§ **TASK TO COMPLETE**
Please restate, exactly as written, the lines running from the beginning of the material through the line that has "# All sizes are in millimetres." in it.

§ **GIVEN MATERIAL**

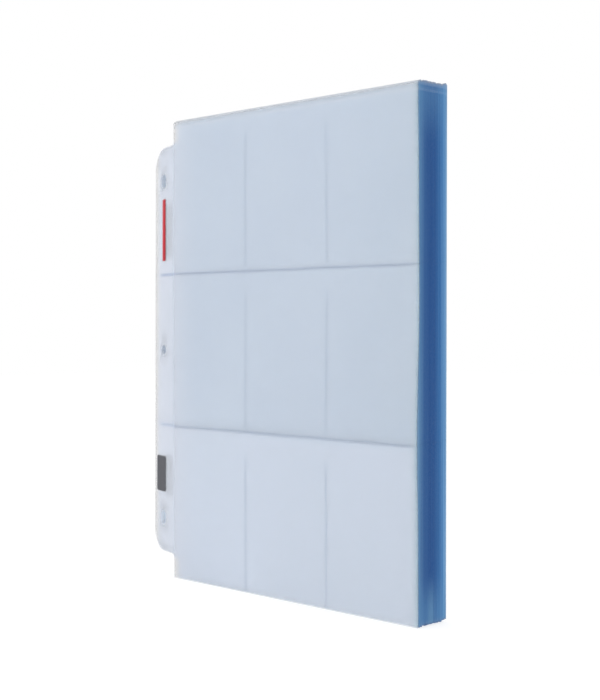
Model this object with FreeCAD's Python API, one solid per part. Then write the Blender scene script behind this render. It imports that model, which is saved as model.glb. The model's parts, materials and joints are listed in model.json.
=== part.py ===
import FreeCAD, Part
import os

# A block of loose nine-pocket trading-card pages, standing on its lower edges with the front page towards -Y.
# X runs along the page from the binding strip to the open edge, Y from the front page to the rear one, Z up.
# The origin is the middle of the block's footprint. Every page is a backing film with a punched binding strip
# along its left edge, and three pocket films welded to its front. The strip is the backing film's own margin;
# it is a solid of its own because it leans back from the fold where the two meet.
# All sizes are in millimetres.

# Driving dimensions of one page
FILM = 0.11  # thickness of every film
POCKET_WIDTH = 200.0 / 3  # one pocket, for a card 63.5 wide
POCKETS_PER_ROW = 3
PAGE_HEIGHT = 287.0
ROW_SEAMS = (96.0, 192.0)  # heights at which one pocket row ends and the next begins
MOUTH_SLIT = 0.6  # free height between the mouth of a row and the seam above it

# The binding strip
STRIP_WIDTH = 28.5
STRIP_LENGTH = 258.0
STRIP_CORNER = 14.0  # radius of the two outer corners
NOTCH_FILLET = 3.0  # radius where the strip meets the page's left edge
HOLE_INSET = 12.7  # outer edge to the centres of the ring holes
HOLE_PITCH = 107.95
HOLE_RADIUS = 3.5
SLOT_LENGTH = 10.0  # the upper and lower holes are slots, so that rings of small differences fit

# The block
PAGES = 100
PAGE_PITCH = 0.242  # two films and the air to the next page
STRIP_SET_BACK = 9.3  # strips pack closer than pockets do, which draws the front page's outer edge back by this
SINGLE_PAGES = 4  # front pages that are nodes of their own
PACKETS = [(5, 10)] + [(n, n + 9) for n in range(11, 90, 10)] + [(91, 99)]  # first and last page of each

# Derived places
POCKET_AREA_WIDTH = POCKETS_PER_ROW * POCKET_WIDTH
BLOCK_DEPTH = (PAGES - 1) * PAGE_PITCH + 2 * FILM
LEFT = -(STRIP_WIDTH + POCKET_AREA_WIDTH) / 2  # outer edge of the strip
CREASE = LEFT + STRIP_WIDTH  # where the strip meets the pocket area
RIGHT = CREASE + POCKET_AREA_WIDTH  # open edge of the page
FRONT = -BLOCK_DEPTH / 2
STRIP_BOTTOM = (PAGE_HEIGHT - STRIP_LENGTH) / 2
STRIP_TOP = STRIP_BOTTOM + STRIP_LENGTH
HOLE_X = LEFT + HOLE_INSET
CUTTER_MARGIN = 1.0


def point(x, z):
    """A point of the page's outline, in the plane just in front of the block."""
    return FreeCAD.Vector(x, FRONT - CUTTER_MARGIN, z)


def quarter_arc(start, centre, end):
    """The quarter circle from start to end about centre."""
    radius = (start - centre).Length
    middle = centre + (start - centre + end - centre).normalize() * radius
    return Part.Arc(start, middle, end).toShape()


def through(face):
    """A flat outline carried through the whole depth of the block."""
    return face.extrude(FreeCAD.Vector(0, BLOCK_DEPTH + 2 * CUTTER_MARGIN, 0))


def strip_outline():
    """The binding strip seen from the front: round outer corners, and fillets where it meets the page's edge."""
    bottom_in = point(CREASE, STRIP_BOTTOM - NOTCH_FILLET)
    bottom_out = point(CREASE - NOTCH_FILLET, STRIP_BOTTOM)
    top_out = point(CREASE - NOTCH_FILLET, STRIP_TOP)
    top_in = point(CREASE, STRIP_TOP + NOTCH_FILLET)
    corner_low = point(LEFT + STRIP_CORNER, STRIP_BOTTOM)
    edge_low = point(LEFT, STRIP_BOTTOM + STRIP_CORNER)
    edge_high = point(LEFT, STRIP_TOP - STRIP_CORNER)
    corner_high = point(LEFT + STRIP_CORNER, STRIP_TOP)
    edges = [
        Part.LineSegment(bottom_in, top_in).toShape(),
        quarter_arc(top_in, point(CREASE - NOTCH_FILLET, STRIP_TOP + NOTCH_FILLET), top_out),
        Part.LineSegment(top_out, corner_high).toShape(),
        quarter_arc(corner_high, point(LEFT + STRIP_CORNER, STRIP_TOP - STRIP_CORNER), edge_high),
        Part.LineSegment(edge_high, edge_low).toShape(),
        quarter_arc(edge_low, point(LEFT + STRIP_CORNER, STRIP_BOTTOM + STRIP_CORNER), corner_low),
        Part.LineSegment(corner_low, bottom_out).toShape(),
        quarter_arc(bottom_out, point(CREASE - NOTCH_FILLET, STRIP_BOTTOM - NOTCH_FILLET), bottom_in),
    ]
    return Part.Face(Part.Wire(edges))


def ring_hole(height, length):
    """A hole for one binder ring: round when its length is its width, otherwise an upright slot."""
    depth = BLOCK_DEPTH + 2 * CUTTER_MARGIN
    run = length - 2 * HOLE_RADIUS
    low = point(HOLE_X, height - run / 2)
    hole = Part.makeCylinder(HOLE_RADIUS, depth, low, FreeCAD.Vector(0, 1, 0))
    if run > 0:
        high = point(HOLE_X, height + run / 2)
        upper = Part.makeCylinder(HOLE_RADIUS, depth, high, FreeCAD.Vector(0, 1, 0))
        straight = Part.makeBox(2 * HOLE_RADIUS, depth, run, low - FreeCAD.Vector(HOLE_RADIUS, 0, 0))
        hole = hole.fuse([upper, straight]).removeSplitter()
    return hole


def punched_strip():
    """The strip's outline through the whole block, with its three ring holes."""
    middle = PAGE_HEIGHT / 2
    holes = [
        ring_hole(middle - HOLE_PITCH, SLOT_LENGTH),
        ring_hole(middle, 2 * HOLE_RADIUS),
        ring_hole(middle + HOLE_PITCH, SLOT_LENGTH),
    ]
    return through(strip_outline()).cut(holes)


def backing_front(page):
    """Where a page's backing film begins in the pocket area; its pocket films lie in front of it."""
    return FRONT + (page - 1) * PAGE_PITCH + FILM


def strip_front(page):
    """Where the same film begins at the strip's outer edge: set back at the front, flat at the rear."""
    share = (page - 1) / (PAGES - 1)
    first = FRONT + STRIP_SET_BACK
    return first + share * (backing_front(PAGES) - first)


def backing(page):
    """A page's flat backing film."""
    corner = FreeCAD.Vector(CREASE, backing_front(page), 0)
    return Part.makeBox(POCKET_AREA_WIDTH, FILM, PAGE_HEIGHT, corner)


def binding_strip(page, cutter):
    """A page's punched strip, which leans back from the fold onto the strip behind it."""
    at_fold = backing_front(page)
    at_edge = strip_front(page)
    section = [
        FreeCAD.Vector(CREASE, at_fold, 0),
        FreeCAD.Vector(CREASE, at_fold + FILM, 0),
        FreeCAD.Vector(LEFT, at_edge + FILM, 0),
        FreeCAD.Vector(LEFT, at_edge, 0),
    ]
    face = Part.Face(Part.makePolygon(section + section[:1]))
    sheet = face.extrude(FreeCAD.Vector(0, 0, PAGE_HEIGHT))
    return sheet.common(cutter).Solids[0]


def pocket_films(page):
    """The bottom, middle and top pocket films of a page, each a row of three pockets open at its top."""
    floors = (0.0,) + ROW_SEAMS
    mouths = ROW_SEAMS + (PAGE_HEIGHT + MOUTH_SLIT,)
    corner_y = backing_front(page) - FILM
    films = []
    for floor, mouth in zip(floors, mouths):
        height = mouth - MOUTH_SLIT - floor
        films.append(Part.makeBox(POCKET_AREA_WIDTH, FILM, height, FreeCAD.Vector(CREASE, corner_y, floor)))
    return films


def write(node, solids):
    """One STEP file for a node: a single film, or a group of separate ones."""
    shape = solids[0] if len(solids) == 1 else Part.makeCompound(solids)
    if not shape.isValid() or len(shape.Solids) != len(solids):
        raise RuntimeError(node + " isn't a sound group of films")
    shape.exportStep("parts/" + node + ".step")


def write_single_page(page, cutter):
    """The films of one page, each a node of its own."""
    name = "page_%03d_" % page
    write(name + "backing", [backing(page)])
    write(name + "binding_strip", [binding_strip(page, cutter)])
    for row, film in zip(("bottom", "middle", "top"), pocket_films(page)):
        write(name + row + "_pockets", [film])


def sheets(first, last, cutter):
    """The backings of a run of pages with their strips."""
    found = []
    for page in range(first, last + 1):
        found += [backing(page), binding_strip(page, cutter)]
    return found


def write_packet(first, last, cutter):
    """Pages that lie together: the front page's backing and strip, those of the others, and all pocket films."""
    pockets = [film for page in range(first, last + 1) for film in pocket_films(page)]
    write("page_%03d_sheet" % first, sheets(first, first, cutter))
    write("pages_%03d_%03d_sheets" % (first + 1, last), sheets(first + 1, last, cutter))
    write("pages_%03d_%03d_pockets" % (first, last), pockets)


os.makedirs("parts", exist_ok=True)
strip_cutter = punched_strip()
for number in list(range(1, SINGLE_PAGES + 1)) + [PAGES]:
    write_single_page(number, strip_cutter)
for first_page, last_page in PACKETS:
    write_packet(first_page, last_page, strip_cutter)
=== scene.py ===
import json
import math
import random

import bpy
import numpy as np
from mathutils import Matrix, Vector
from mathutils.geometry import delaunay_2d_cdt

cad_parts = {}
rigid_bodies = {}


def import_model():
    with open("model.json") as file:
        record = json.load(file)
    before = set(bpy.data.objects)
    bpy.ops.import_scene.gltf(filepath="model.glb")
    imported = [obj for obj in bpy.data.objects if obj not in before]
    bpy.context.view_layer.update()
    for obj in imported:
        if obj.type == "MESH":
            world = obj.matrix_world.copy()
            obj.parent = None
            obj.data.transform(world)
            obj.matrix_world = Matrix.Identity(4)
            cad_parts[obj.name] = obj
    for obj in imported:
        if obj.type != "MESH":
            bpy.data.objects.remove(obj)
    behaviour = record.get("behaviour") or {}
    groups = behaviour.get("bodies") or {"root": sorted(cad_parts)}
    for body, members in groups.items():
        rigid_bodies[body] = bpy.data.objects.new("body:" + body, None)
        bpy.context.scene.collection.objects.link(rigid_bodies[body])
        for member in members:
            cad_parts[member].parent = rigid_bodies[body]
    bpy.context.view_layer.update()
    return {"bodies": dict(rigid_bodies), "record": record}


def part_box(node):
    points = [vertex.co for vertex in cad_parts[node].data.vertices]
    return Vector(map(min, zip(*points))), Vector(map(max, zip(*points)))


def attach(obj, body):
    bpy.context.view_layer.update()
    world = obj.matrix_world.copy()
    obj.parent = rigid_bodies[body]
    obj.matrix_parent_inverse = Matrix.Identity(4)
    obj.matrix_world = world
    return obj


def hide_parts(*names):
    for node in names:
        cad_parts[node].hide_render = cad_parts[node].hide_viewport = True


# The looks of a block of nine-pocket card pages. Every page is a backing film that runs on into its
# punched binding strip, with three pocket films in front. All films are thin closed solids that share one
# smooth bend, so they nest. The script works in millimetres and writes meshes in metres. u is measured
# along the page from the fold between strip and pockets, z upwards, y into the block.

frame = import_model()
MM = 0.001


# ---------------------------------------------------------------- measures taken from the frame

def box_mm(node):
    low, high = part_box(node)
    return low / MM, high / MM


def pages_of(name):
    """The first and last page number in the name of a body or node."""
    numbers = [int(word) for word in name.split("_") if word.isdigit()]
    return numbers[0], numbers[-1]


PAGES = max(pages_of(body)[1] for body in frame["bodies"])
page_low, page_high = box_mm("page_001_backing")
FOLD_X = page_low.x
WIDTH = page_high.x - page_low.x
HEIGHT = page_high.z
FILM = page_high.y - page_low.y
FIRST_Y = page_low.y
LAST_Y = box_mm("page_%03d_backing" % PAGES)[0].y
PAGE_PITCH = (LAST_Y - FIRST_Y) / (PAGES - 1)
ROWS = {row: box_mm("page_001_%s_pockets" % row) for row in ("bottom", "middle", "top")}
FLOORS = {row: low.z for row, (low, high) in ROWS.items()}
MOUTHS = {row: high.z for row, (low, high) in ROWS.items()}
MOUTH_SLIT = FLOORS["middle"] - MOUTHS["bottom"]
POCKET = WIDTH / 3

NOTCH_FILLET = 3.0
STRIP_CORNER = 14.0
strip_low, strip_high = box_mm("page_001_binding_strip")
STRIP_WIDTH = FOLD_X - strip_low.x
STRIP_BOTTOM = strip_low.z + NOTCH_FILLET
STRIP_TOP = strip_high.z - NOTCH_FILLET
SET_BACK = strip_high.y - FILM - FIRST_Y

mounts = {mount["name"]: mount for mount in frame["record"]["mounts"]}
HOLE_U = mounts["middle_ring_hole"]["pos_m"][0] / MM - FOLD_X
HOLE_Z = mounts["middle_ring_hole"]["pos_m"][2] / MM
HOLE_RADIUS = mounts["middle_ring_hole"]["dims"]["r_mm"]
SLOT_LENGTH = mounts["ring_slots"]["dims"]["slot_length_mm"]
HOLE_PITCH = mounts["ring_slots"]["dims"]["spacing_y_mm"] / 2


# ---------------------------------------------------------------- how the films bend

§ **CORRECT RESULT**
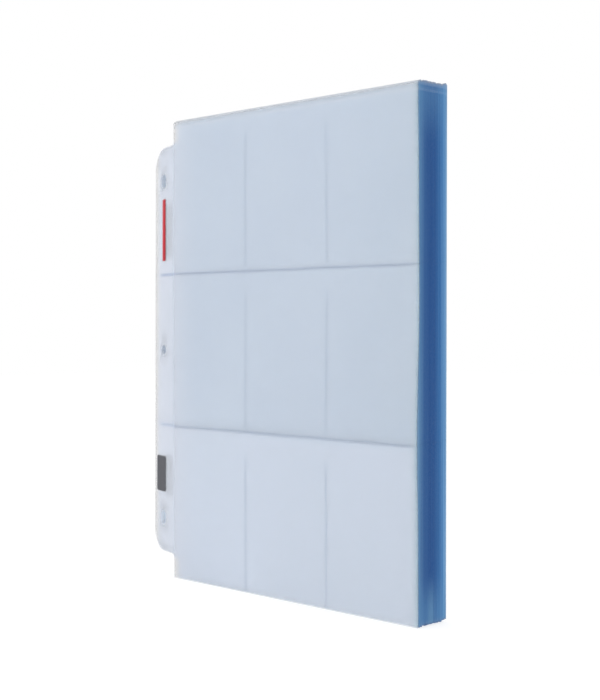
Model this object with FreeCAD's Python API, one solid per part. Then write the Blender scene script behind this render. It imports that model, which is saved as model.glb. The model's parts, materials and joints are listed in model.json.
=== part.py ===
import FreeCAD, Part
import os

# A block of loose nine-pocket trading-card pages, standing on its lower edges with the front page towards -Y.
# X runs along the page from the binding strip to the open edge, Y from the front page to the rear one, Z up.
# The origin is the middle of the block's footprint. Every page is a backing film with a punched binding strip
# along its left edge, and three pocket films welded to its front. The strip is the backing film's own margin;
# it is a solid of its own because it leans back from the fold where the two meet.
# All sizes are in millimetres.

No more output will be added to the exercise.